Govardhan lived in Mugalivakkam until recently. “We welcome SWD infrastructure in Chennai, but they are having a piecemeal approach. We wish they complete a stretch [of SWD] at a time and before moving on to other stretches of roads. For instance, they would be doing SWD work, and suddenly they will stop because of some encroachment. So, there is no connectivity.”
Moreover, Preethi and Govardhan urge that they make the inner or alternate roads pucca so that people can at least travel via those routes since the main roads are not proper, since they received information that the civic body will lay the roads in that area only after the rains.
A total of 4146 potholes out of 4916 potholes are yet to be patched up by the Chennai Corporation, and each ward has Rs. 5 lakhs to patch up the roads before the onset of the rains.

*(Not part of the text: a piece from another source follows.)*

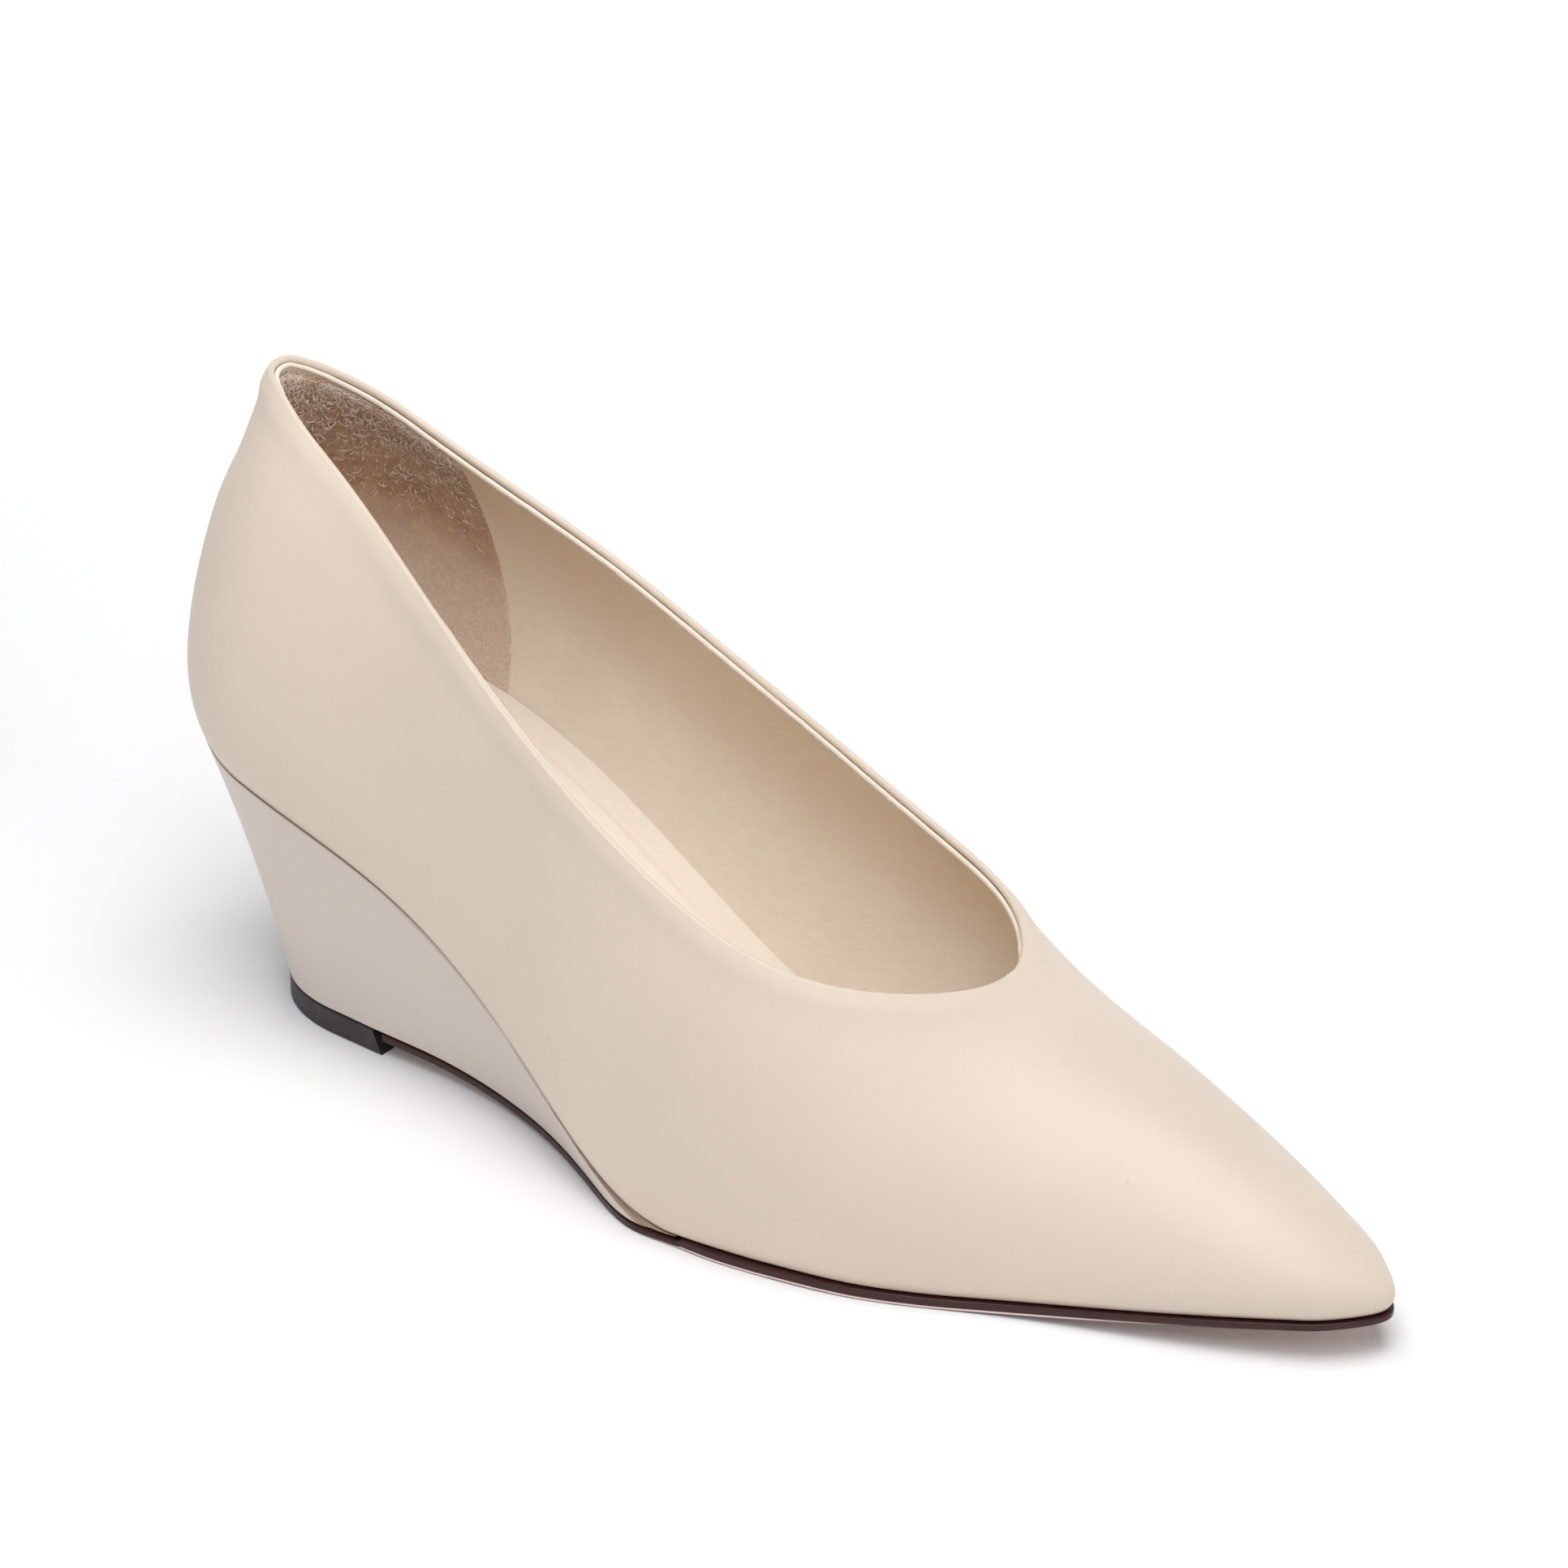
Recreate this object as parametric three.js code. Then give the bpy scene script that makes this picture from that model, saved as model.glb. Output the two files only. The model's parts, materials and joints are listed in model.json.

“There is a protocol for restoring roads. We will lay a layer of earth in the bottom, and then add wet mix macadam on top of it. Then a layer of concrete will be added,” details the Commissioner on how roads will be restored.
Other issues loom as SWD work is about to be wrapped up
“We plant more number of trees than the number of trees being cut,” says the commissioner. “Trees are also being pruned to prevent large trees from falling on people.”
Read more: ‘We don’t want any trees in Chennai’
Some SWD pits also contain sewage water, and they are yet to be closed, as of the first week of October. “It has become a breeding ground for mosquitoes,” says Raghukumar, adding that Perambur faces the issue.
As stormwater drains in Chennai are getting ready to tackle the imminent rains in, the city has to be patched up before the monsoons begin. The city administration is wrapping up all the SWD work by October 15, and IMD has predicted northeast monsoon to begin from the last week of this month in Tamil Nadu.
Residents and the city administration wait with bated breath to see if these efforts pay off in the coming weeks.